This review is based on the Xbox 360 version of Ticket to Ride.
I enjoy board games, but without the actual board. Does that make sense? Maybe I should posit this point another way; I enjoy turn based games with either classic or crazy concepts (and in rare cases, both) but without the process of making schedules meet for everyone to get together, setting up the board and all of the manual stat tracking that comes with it. Unfortunately, this is the single biggest barrier for many gamers who would otherwise be interested in a board game aside from price. With Ticket to Ride, developer Next Level Games has created a surprisingly addictive game for Xbox Live that fans of this style of game will enjoy.
Each player starts out with a set of cards, which each represent a single train and a single colour (with a wild multi-coloured one mixed in for variety). You also start out with up to 3 destinations, which represents routes between major cities for a score bonus. Each turn allows you to pick cards, pick additional destinations or claim a route. Card selection presents a choice between adding a couple of visible cards, a single visible multi-coloured card or drawing a couple of random cards from the deck. Alternatively, you can add up to another 3 destinations or to claim a route on the map.
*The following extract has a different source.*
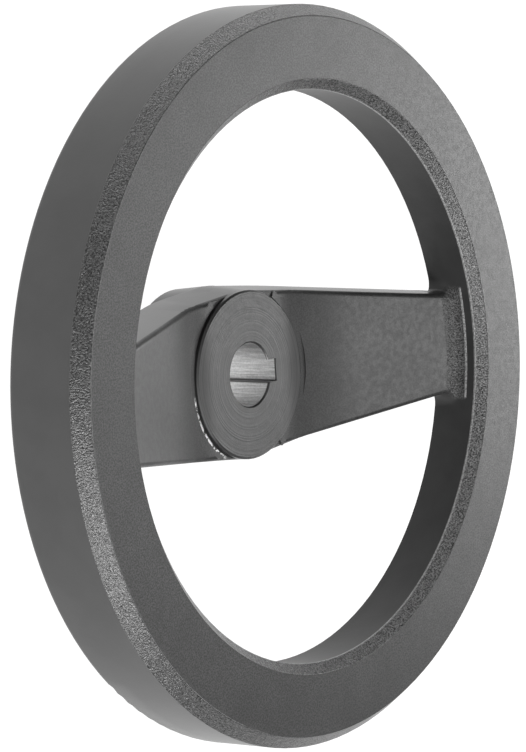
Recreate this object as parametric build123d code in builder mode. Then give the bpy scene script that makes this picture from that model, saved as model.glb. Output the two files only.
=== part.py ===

And that’s pretty much it! A series of cities dot each of the available maps, connected with either generic grey or specifically coloured paths weaving across from coast to coast. There are multiple paths to link up with every city, including some key connections with double the lines to avoid congestion through the middle of the map. That said, strategically denying crucial links between cities stands out as the only real form of defense against an opponent’s score; cards are plentiful and destinations are simple, so controlling the board by cutting off an opponent’s plan is a key to victory.
There’s a bonus for the longest continuous path and a deduction for any uncompleted destination cards you hold at the end of each game, a risk vs reward portion that makes a big difference in the final score as well. I should really emphasize this point; by tightly controlling your overall ownership to keep as many of your routes connected as possible, and making sure that you commit to only claiming destinations that you can safely complete, your chances of winning are extremely high. Hunkering down for a couple of afternoons, I reached #3 on the North American scoreboard on the strength of a 95% winning percentage which included a 25 game winning streak. Plan, stretch and complete if you want to win!
The graphics are plain and the audio is repetitive, although the main theme is pretty catchy (I still catch myself humming it occasionally). That said, neither detract from the experience as the game moves briskly from turn to turn as you carve out your paths and cut off your opponents. The simplicity of Ticket to Ride’s presentation actually works in its favour, as everything on its interface loads really quickly and the network performance is flawless.
This style of turn-based, territory claiming and score accumulating game isn’t for everyone, but any gamer who wants to enjoy a fast paced casual game with a cool concept should give Ticket to Ride a spin.